WHAT IS NEEDED.
Pull out all lines from the listing below in which the word "bodies" appears.

DATASET EXCERPT.

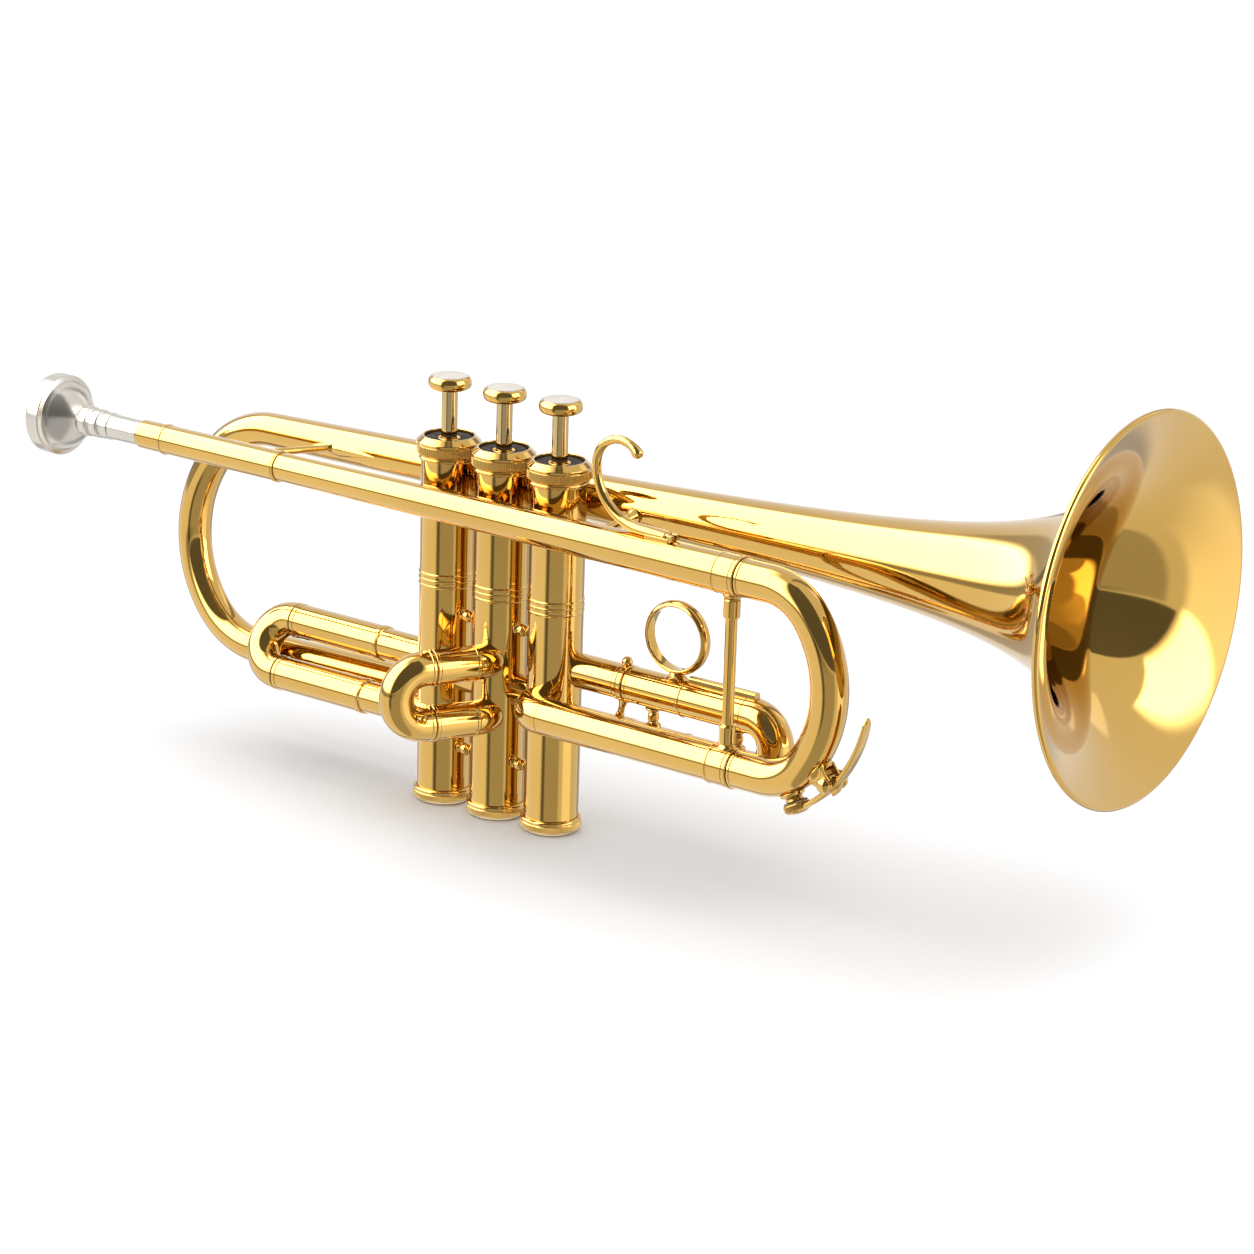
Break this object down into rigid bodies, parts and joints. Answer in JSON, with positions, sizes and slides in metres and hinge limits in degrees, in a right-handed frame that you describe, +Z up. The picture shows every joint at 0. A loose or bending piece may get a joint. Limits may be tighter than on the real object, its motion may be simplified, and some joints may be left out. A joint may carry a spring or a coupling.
{
  "type": "trumpet",
  "caption": "Three-valve piston trumpet in gold lacquer with its mouthpiece, tuning slides, finger ring, finger hook and water key.",
  "frame": {"origin": "centre of the middle valve's bottom cap, on its lower face", "axes": "+X towards the bell's mouth, +Z up along the middle valve's axis, +Y to the player's left"},
  "size_m": [0.4266, 0.1262, 0.1773],
  "materials": {
    "lacquered_brass": "polished, clear gold lacquer",
    "valve_alloy": "lapped",
    "slide_nickel": "polished",
    "silver_plate": "mirror polished",
    "spring_steel": "drawn wire",
    "white_nylon": "moulded",
    "pearl": "polished",
    "felt": "pressed felt",
    "cork": "cut cork"
  },
  "bodies": {
    "root": {"bell": "lacquered_brass", "bell_bow": "lacquered_brass", "bottom_cap_1": "lacquered_brass", "bottom_cap_2": "lacquered_brass", "bottom_cap_3": "lacquered_brass", "cap_felts": "felt", "casing_studs": "lacquered_brass", "crossover_tubes": "lacquered_brass", "finger_hook": "lacquered_brass", "first_slide_tubes": "lacquered_brass", "front_bell_brace": "lacquered_brass", "leadpipe": "lacquered_brass", "lower_slide_tube": "lacquered_brass", "mouthpiece_receiver": "lacquered_brass", "rear_bell_brace": "lacquered_brass", "second_slide_tubes": "lacquered_brass", "slide_brace": "lacquered_brass", "slide_ferrules": "lacquered_brass", "tail_stay": "lacquered_brass", "third_slide_stay": "lacquered_brass", "third_slide_tubes": "slide_nickel", "top_cap_1": "lacquered_brass", "top_cap_2": "lacquered_brass", "top_cap_3": "lacquered_brass", "valve_casing_1": "lacquered_brass", "valve_casing_2": "lacquered_brass", "valve_casing_3": "lacquered_brass", "valve_guides": "white_nylon"},
    "valve_1": {"piston_1": "valve_alloy", "valve_stem_1": "valve_alloy", "finger_button_1": "lacquered_brass", "button_pearl_1": "pearl", "valve_spring_1": "spring_steel"},
    "valve_2": {"piston_2": "valve_alloy", "valve_stem_2": "valve_alloy", "finger_button_2": "lacquered_brass", "button_pearl_2": "pearl", "valve_spring_2": "spring_steel"},
    "valve_3": {"piston_3": "valve_alloy", "valve_stem_3": "valve_alloy", "finger_button_3": "lacquered_brass", "button_pearl_3": "pearl", "valve_spring_3": "spring_steel"},
    "mouthpiece_piece": {"mouthpiece": "silver_plate"},
    "tuning_slide": {"tuning_bow": "lacquered_brass", "tuning_slide_legs": "slide_nickel", "water_key_saddle": "lacquered_brass", "water_key_pin": "spring_steel"},
    "water_key": {"water_key_lever": "lacquered_brass", "water_key_cork": "cork", "water_key_spring": "spring_steel"},
    "first_slide": {"first_slide_legs": "slide_nickel", "first_slide_bow": "lacquered_brass"},
    "second_slide": {"second_slide_bow": "lacquered_brass"},
    "third_slide": {"third_slide_sleeves": "lacquered_brass", "third_slide_bow": "lacquered_brass", "third_slide_posts": "lacquered_brass", "finger_ring": "lacquered_brass", "third_slide_rail": "lacquered_brass"}
  },
  "joints": [
    {"name": "valve_1_press", "type": "slide", "parent": "root", "child": "valve_1", "axis": [0, 0, -1], "range_m": [0, 0.016], "stiffness_N_per_m": 150, "springref_m": -0.02, "deforming": ["valve_spring_1"]},
    {"name": "valve_2_press", "type": "slide", "parent": "root", "child": "valve_2", "axis": [0, 0, -1], "range_m": [0, 0.016], "stiffness_N_per_m": 150, "springref_m": -0.02, "deforming": ["valve_spring_2"]},
    {"name": "valve_3_press", "type": "slide", "parent": "root", "child": "valve_3", "axis": [0, 0, -1], "range_m": [0, 0.016], "stiffness_N_per_m": 150, "springref_m": -0.02, "deforming": ["valve_spring_3"]},
    {"name": "mouthpiece_pull", "type": "slide", "parent": "root", "child": "mouthpiece_piece", "axis": [-1, 0, 0], "range_m": [0, 0.03]},
    {"name": "tuning_pull", "type": "slide", "parent": "root", "child": "tuning_slide", "axis": [1, 0, 0], "range_m": [0, 0.04]},
    {"name": "first_slide_pull", "type": "slide", "parent": "root", "child": "first_slide", "axis": [-1, 0, 0], "range_m": [0, 0.015]},
    {"name": "second_slide_pull", "type": "slide", "parent": "root", "child": "second_slide", "axis": [-0.4617, -0.887, 0], "range_m": [0, 0.01]},
    {"name": "third_slide_pull", "type": "slide", "parent": "root", "child": "third_slide", "axis": [1, 0, 0], "range_m": [0, 0.025]},
    {"name": "water_key_press", "type": "hinge", "parent": "tuning_slide", "child": "water_key", "pos_m": [0.14652, -0.0165, 0.04946], "axis": [0, -1, 0], "range_deg": [0, 9], "stiffness_Nm_per_rad": 0.5, "springref_deg": -11.46}
  ]
}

OUTPUT FOR THIS EXERCISE.
Break this object down into rigid bodies, parts and joints. Answer in JSON, with positions, sizes and slides in metres and hinge limits in degrees, in a right-handed frame that you describe, +Z up. The picture shows every joint at 0. A loose or bending piece may get a joint. Limits may be tighter than on the real object, its motion may be simplified, and some joints may be left out. A joint may carry a spring or a coupling.
  "bodies": {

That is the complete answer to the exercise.